Geocities officially closed on October 26, 2009. Millions of pages, and the digital identities attached to them, vanished overnight.
What We Lost When the GIFs Stopped Spinning
Here's the argument worth making, fifteen-plus years later: Geocities wasn't just a web host. It was an early, accidental experiment in what it meant to have a self on the internet — and the results were messier, more human, and arguably more honest than anything the algorithmic era has produced since.
Your Geocities page didn't perform wellness. It didn't optimize for engagement. It didn't present a carefully curated highlight reel of your life designed to generate envy in people you went to high school with. It just... said stuff you were into. Loudly. In terrible fonts.
The platforms that replaced it gave us cleaner interfaces, bigger audiences, and vastly more sophisticated tools for self-presentation. They also gave us the anxiety of the like count, the performance pressure of the perfectly composed caption, and the gnawing sense that your online self is a product being marketed rather than a person being expressed.

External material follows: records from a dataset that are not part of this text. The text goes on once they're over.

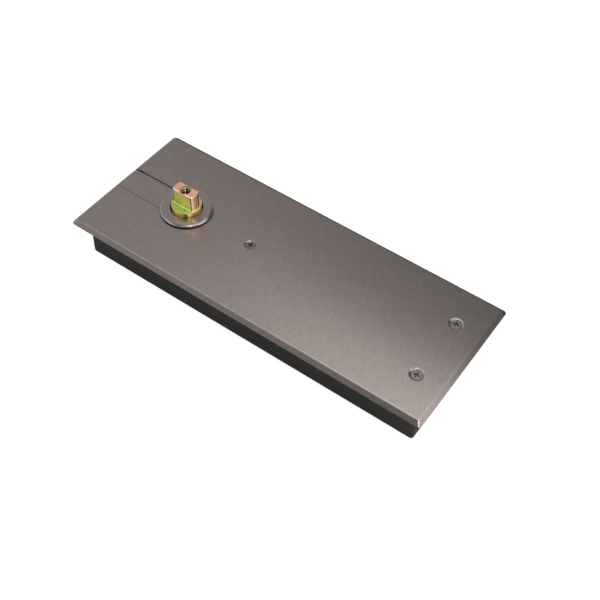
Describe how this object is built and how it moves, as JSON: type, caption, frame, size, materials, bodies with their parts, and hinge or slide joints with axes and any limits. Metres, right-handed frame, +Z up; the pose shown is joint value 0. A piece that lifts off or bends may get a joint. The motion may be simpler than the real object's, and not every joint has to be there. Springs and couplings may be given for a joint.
{
  "type": "floor spring door closer",
  "caption": "Concealed floor closer for a swing door: cam spindle, spring and oil piston in a housing, set in a sheet cement box under a brushed steel cover plate.",
  "frame": {"origin": "middle of the cement box's underside, below the middle of the cover plate", "axes": "+X along the cover plate, away from the spindle's end; +Z up, out of the floor; +Y across the plate"},
  "size_m": [0.3, 0.12, 0.0583],
  "materials": {
    "brushed_stainless": "brushed across the width",
    "satin_stainless": "satin",
    "screw_steel": "turned, slightly dull",
    "bright_steel": "turned",
    "hardened_steel": "ground",
    "spring_steel": "oiled dark",
    "yellow_passivated": "zinc with iridescent yellow passivation",
    "black_paint": "satin black",
    "cast_iron": "painted casting",
    "brass": "turned",
    "black_rubber": "moulded",
    "gasket_fibre": "pressed fibre"
  },
  "bodies": {
    "housing": {"cement_box": "black_paint", "box_floor_bosses": "black_paint", "cover_bridge": "black_paint", "cover_plate": "brushed_stainless", "slot_filler": "brushed_stainless", "spindle_collar": "satin_stainless", "cover_screws": "screw_steel", "closer_housing": "cast_iron", "housing_lid": "cast_iron", "lid_gasket": "gasket_fibre", "lid_screws": "bright_steel", "bearing_outer_ring": "bright_steel", "spindle_seal": "black_rubber", "seal_retaining_ring": "spring_steel", "lower_bearing_bush": "brass", "lower_thrust_washer": "bright_steel", "rod_bush": "brass", "spring_seat": "bright_steel", "closing_spring": "spring_steel", "cylinder_end_cap": "bright_steel", "end_cap_ring": "black_rubber", "oil_filler_plug": "bright_steel", "oil_filler_washer": "brass", "levelling_screws": "bright_steel", "clamping_screws": "bright_steel", "clamping_washers": "bright_steel"},
    "spindle_shaft": {"spindle": "yellow_passivated", "cam": "hardened_steel", "cam_key": "hardened_steel", "cam_circlip": "spring_steel", "bearing_inner_ring": "bright_steel"},
    "slide": {"slide_plate_lower": "hardened_steel", "slide_plate_upper": "hardened_steel", "roller_pins": "bright_steel", "crosshead": "hardened_steel", "crosshead_rivets": "bright_steel", "pull_rod": "bright_steel", "piston": "hardened_steel", "piston_ring": "bright_steel", "piston_nut": "bright_steel", "check_valve_ball": "bright_steel", "check_valve_retainer": "brass"},
    "bearing_cage": {"bearing_cage": "brass", "bearing_rollers": "bright_steel"},
    "roller_left": {"cam_roller_left": "hardened_steel"},
    "roller_right": {"cam_roller_right": "hardened_steel"},
    "closing_valve": {"closing_speed_valve": "brass", "closing_valve_ring": "black_rubber"},
    "latching_valve": {"latching_speed_valve": "brass", "latching_valve_ring": "black_rubber"}
  },
  "joints": [
    {"name": "spindle_swing", "type": "hinge", "parent": "housing", "child": "spindle_shaft", "pos_m": [-0.0893, 0, 0.0185], "axis": [0, 0, 1], "range_deg": [0, 130], "stiffness_Nm_per_rad": 6, "springref_deg": -68.75},
    {"name": "slide_travel", "type": "slide", "parent": "housing", "child": "slide", "axis": [-1, 0, 0], "range_m": [0, 0.01145], "deforming": ["closing_spring"]},
    {"name": "cage_roll", "type": "hinge", "parent": "housing", "child": "bearing_cage", "pos_m": [-0.0893, 0, 0.03], "axis": [0, 0, 1], "range_deg": [0, 58.8]},
    {"name": "left_roller_spin", "type": "hinge", "parent": "slide", "child": "roller_left", "pos_m": [-0.1078, 0, 0.0185], "axis": [0, 0, 1], "continuous": true},
    {"name": "right_roller_spin", "type": "hinge", "parent": "slide", "child": "roller_right", "pos_m": [-0.05509, 0, 0.0185], "axis": [0, 0, 1], "continuous": true},
    {"name": "closing_valve_turn", "type": "hinge", "parent": "housing", "child": "closing_valve", "pos_m": [0.0994, 0.0192, 0.03], "axis": [0, 0, 1], "range_deg": [-180, 360]},
    {"name": "latching_valve_turn", "type": "hinge", "parent": "housing", "child": "latching_valve", "pos_m": [0.0994, -0.0192, 0.03], "axis": [0, 0, 1], "range_deg": [-180, 360]}
  ],
  "couplings": [
    {"joint": "slide_travel", "follows": "spindle_swing", "m_per_rad": 0.005},
    {"joint": "cage_roll", "follows": "spindle_swing", "ratio": 0.4484}
  ]
}
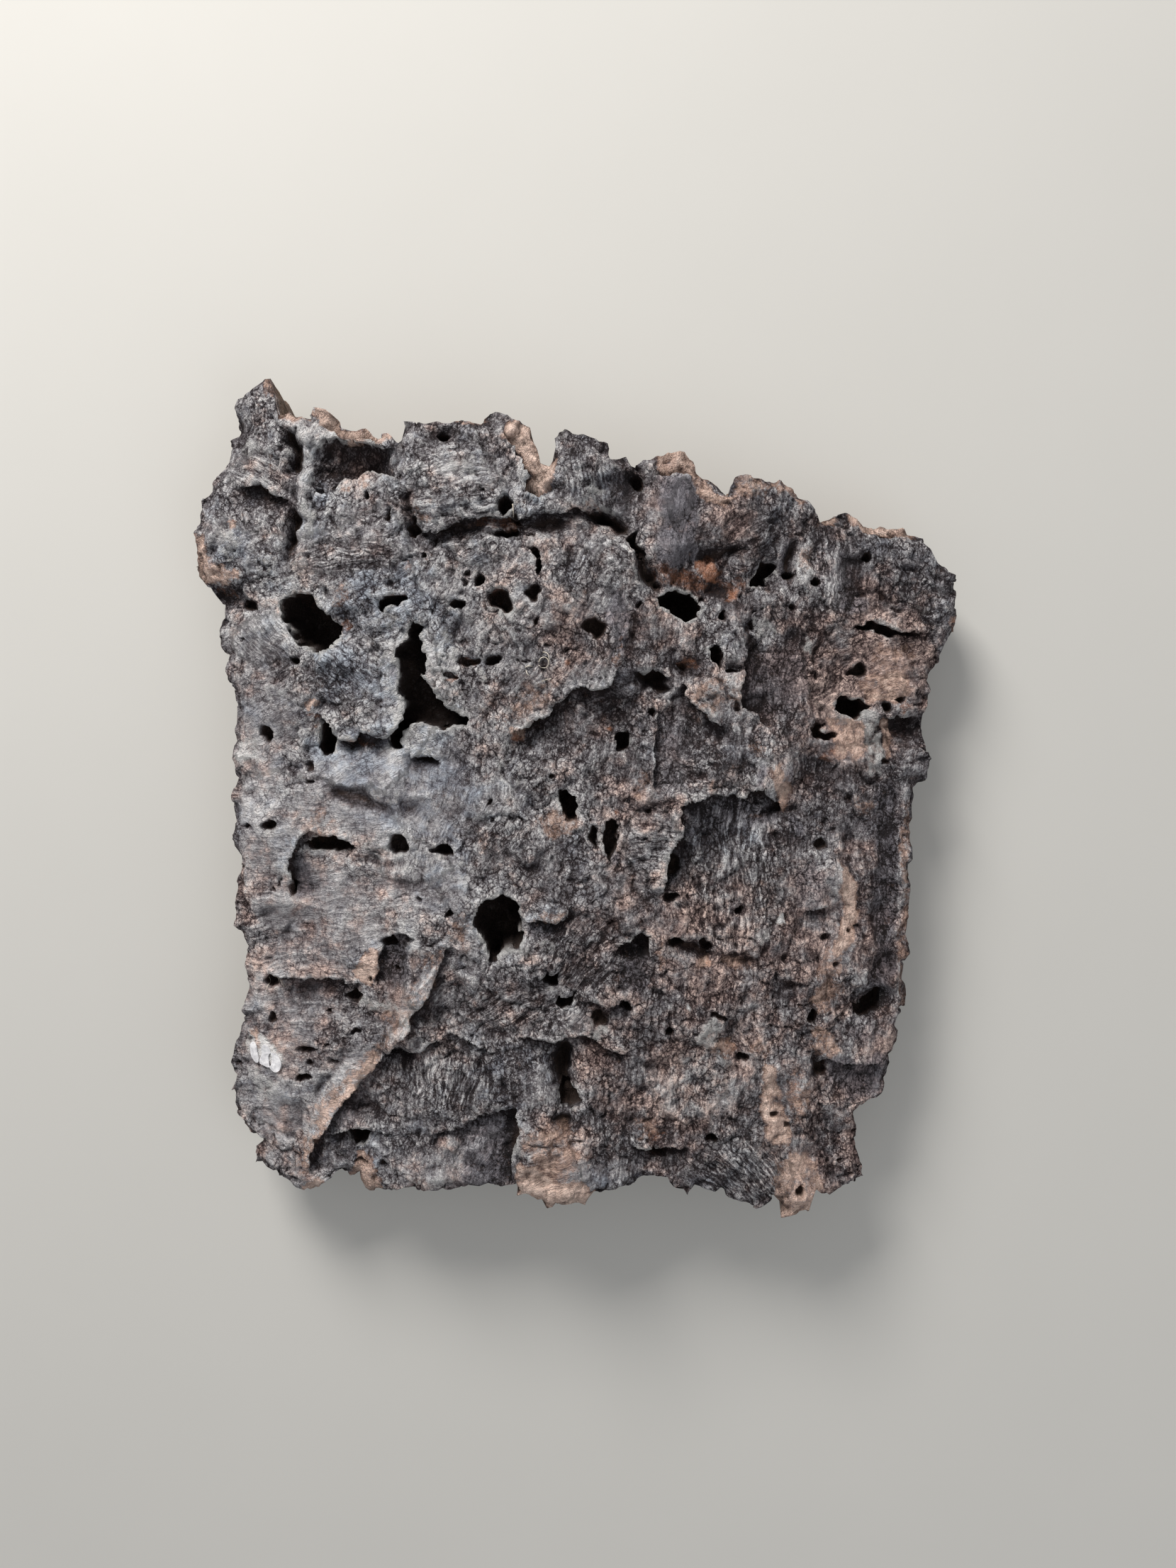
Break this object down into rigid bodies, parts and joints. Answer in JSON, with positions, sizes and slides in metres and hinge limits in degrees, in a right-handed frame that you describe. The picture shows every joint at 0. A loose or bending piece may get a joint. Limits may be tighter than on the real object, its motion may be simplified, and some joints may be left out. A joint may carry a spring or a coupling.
{
  "type": "cork bark slab",
  "caption": "Slab of dried cork bark lying on its back, with rough plated and pitted outer bark, broken edges and a shallow arched inner side.",
  "frame": {"origin": "bottom centre of the slab's bounding box, on the surface it lies on", "axes": "+Y up the trunk along the slab's long way, +X to the right as seen from the outer bark, +Z out of the outer bark"},
  "size_m": [0.2898, 0.3193, 0.0525],
  "materials": {
    "weathered_cork": "dry, rough, weathered grey-brown bark"
  },
  "bodies": {
    "root": {"cork_bark_slab": "weathered_cork"}
  },
  "joints": []
}
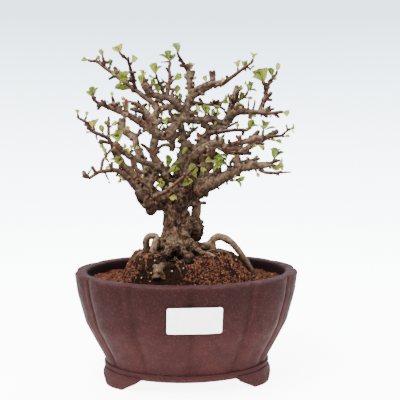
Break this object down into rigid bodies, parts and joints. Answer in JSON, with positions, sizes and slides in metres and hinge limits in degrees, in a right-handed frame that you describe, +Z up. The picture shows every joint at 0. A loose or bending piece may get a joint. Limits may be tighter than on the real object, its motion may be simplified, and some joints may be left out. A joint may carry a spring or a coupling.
{
  "type": "flowering quince bonsai",
  "caption": "Dwarf flowering quince bonsai with a twiggy crown of young leaves and red buds, in an oval lobed clay pot on cloud feet.",
  "frame": {"origin": "centre of the pot's footprint at the height of the surface that it stands on", "axes": "+X across the pot's length to the right of its front, +Y to the back, +Z up; the label faces -Y"},
  "size_m": [0.1878, 0.15, 0.2824],
  "materials": {
    "clay": "unglazed matt purple-brown clay",
    "soil": "rough akadama grains",
    "bark": "rough bark",
    "leaf_green": "satin leaf",
    "leaf_young": "satin young leaf",
    "petal_red": "satin petal",
    "stamen_cream": "matt pollen",
    "calyx_green": "satin calyx",
    "paper": "matt paper",
    "mesh_plastic": "matt plastic"
  },
  "bodies": {
    "root": {"bloom_left_calyx": "calyx_green", "bloom_left_petals": "petal_red", "bloom_left_stamens": "stamen_cream", "bloom_right_calyx": "calyx_green", "bloom_right_petals": "petal_red", "bloom_right_stamens": "stamen_cream", "bud_inner_calyx": "calyx_green", "bud_inner_petals": "petal_red", "bud_left_calyx": "calyx_green", "bud_left_petals": "petal_red", "drain_mesh_left": "mesh_plastic", "drain_mesh_right": "mesh_plastic", "label": "paper", "leaf_tuft_01": "leaf_young", "leaf_tuft_02": "leaf_young", "leaf_tuft_03": "leaf_young", "leaf_tuft_04": "leaf_green", "leaf_tuft_05": "leaf_young", "leaf_tuft_06": "leaf_young", "leaf_tuft_07": "leaf_young", "leaf_tuft_08": "leaf_green", "leaf_tuft_09": "leaf_green", "leaf_tuft_10": "leaf_green", "leaf_tuft_11": "leaf_young", "leaf_tuft_12": "leaf_young", "leaf_tuft_13": "leaf_young", "leaf_tuft_14": "leaf_green", "leaf_tuft_15": "leaf_green", "leaf_tuft_16": "leaf_green", "leaf_tuft_17": "leaf_young", "leaf_tuft_18": "leaf_young", "leaf_tuft_19": "leaf_green", "leaf_tuft_20": "leaf_green", "leaf_tuft_21": "leaf_young", "leaf_tuft_22": "leaf_green", "leaf_tuft_23": "leaf_young", "leaf_tuft_24": "leaf_green", "leaf_tuft_25": "leaf_green", "leaf_tuft_26": "leaf_green", "leaf_tuft_27": "leaf_green", "leaf_tuft_28": "leaf_young", "leaf_tuft_29": "leaf_green", "leaf_tuft_30": "leaf_young", "leaf_tuft_31": "leaf_young", "leaf_tuft_32": "leaf_green", "leaf_tuft_33": "leaf_young", "leaf_tuft_34": "leaf_young", "leaf_tuft_35": "leaf_green", "leaf_tuft_36": "leaf_green", "leaf_tuft_37": "leaf_young", "leaf_tuft_38": "leaf_green", "leaf_tuft_39": "leaf_green", "leaf_tuft_40": "leaf_young", "leaf_tuft_41": "leaf_young", "pot": "clay", "soil": "soil", "wood": "bark"}
  },
  "joints": []
}
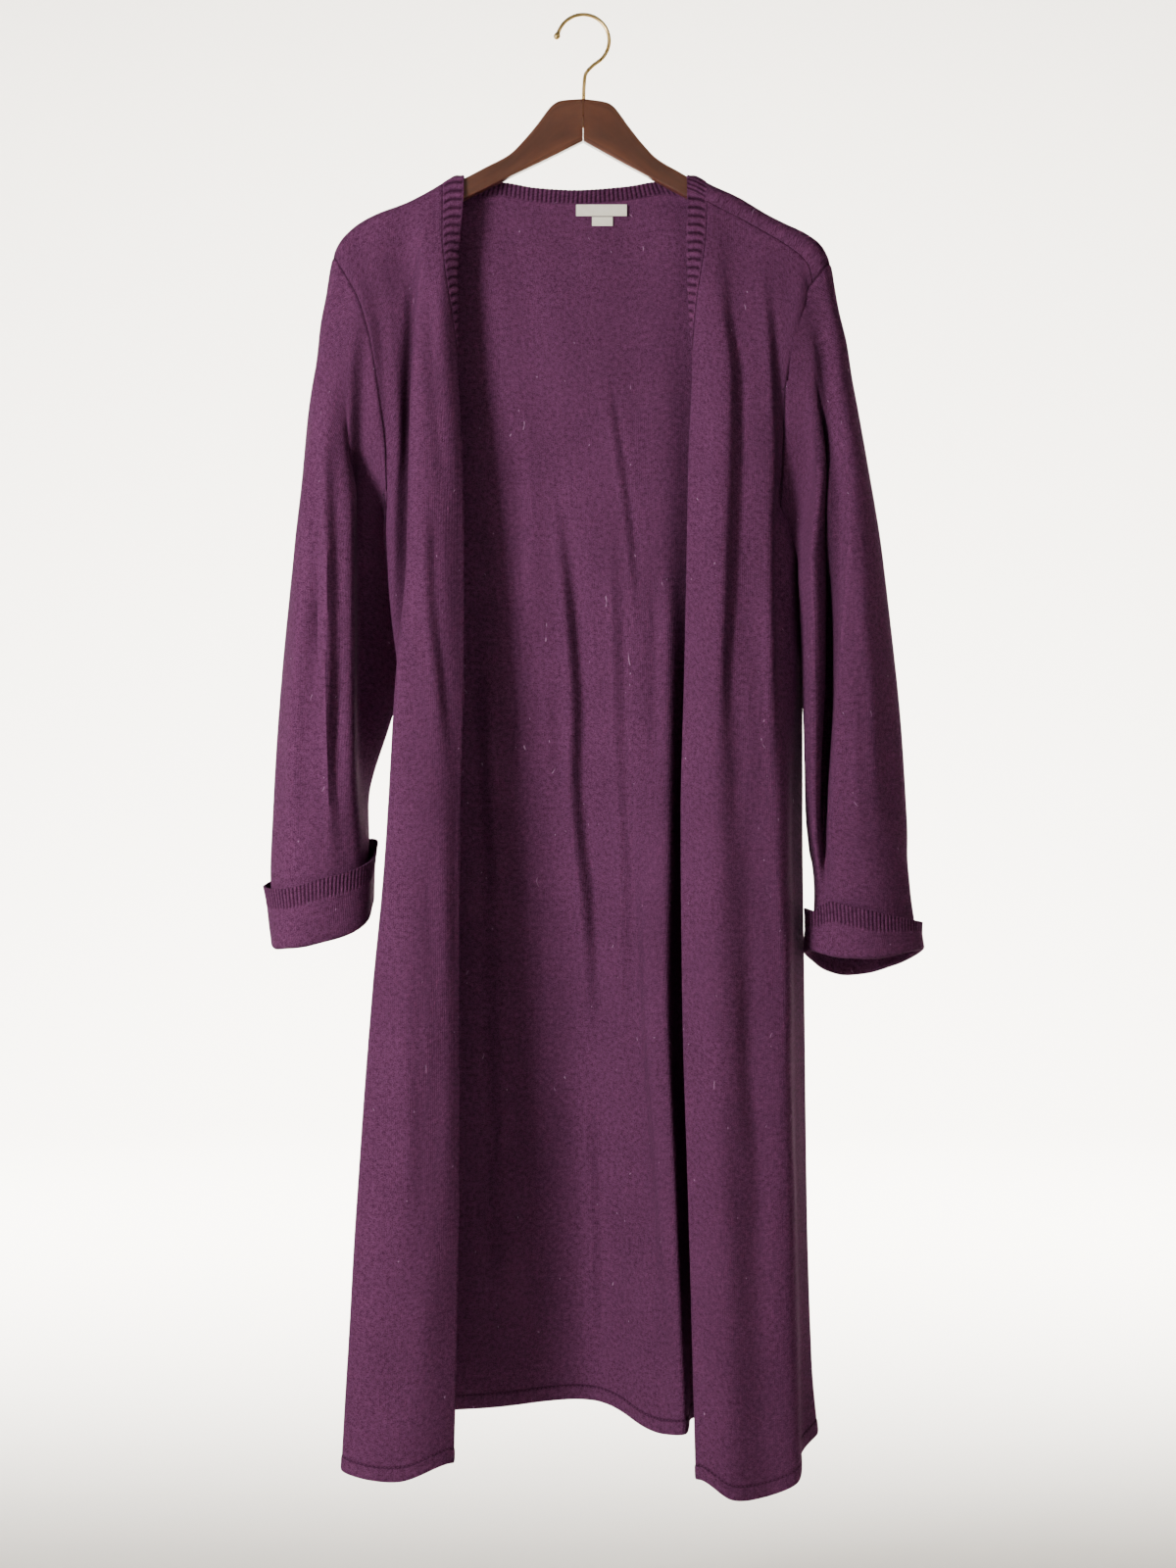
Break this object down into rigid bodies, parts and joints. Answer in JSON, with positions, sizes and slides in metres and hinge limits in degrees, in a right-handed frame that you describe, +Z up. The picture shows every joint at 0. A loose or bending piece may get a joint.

Geocities never made you feel like a product. It made you feel like a homeowner — someone who had staked out a small, specific, ridiculous piece of the internet and filled it with the things that mattered to them, without asking anyone's permission or waiting for anyone's approval.
The under-construction sign was always a lie, of course. The page was never really going to be finished. But maybe that was the point. Maybe the construction was the content. Maybe the whole messy, earnest, animated-flame-GIF-having project of figuring out who you were online — in public, for free, with no safety net — was more valuable than any finished product could have been.
Your homepage is gone. The MIDI file has stopped playing. Visitor #000047 has long since moved on.
But for a minute there, you had your own little corner of the internet, and you filled it with yourself.
That was kind of beautiful, actually.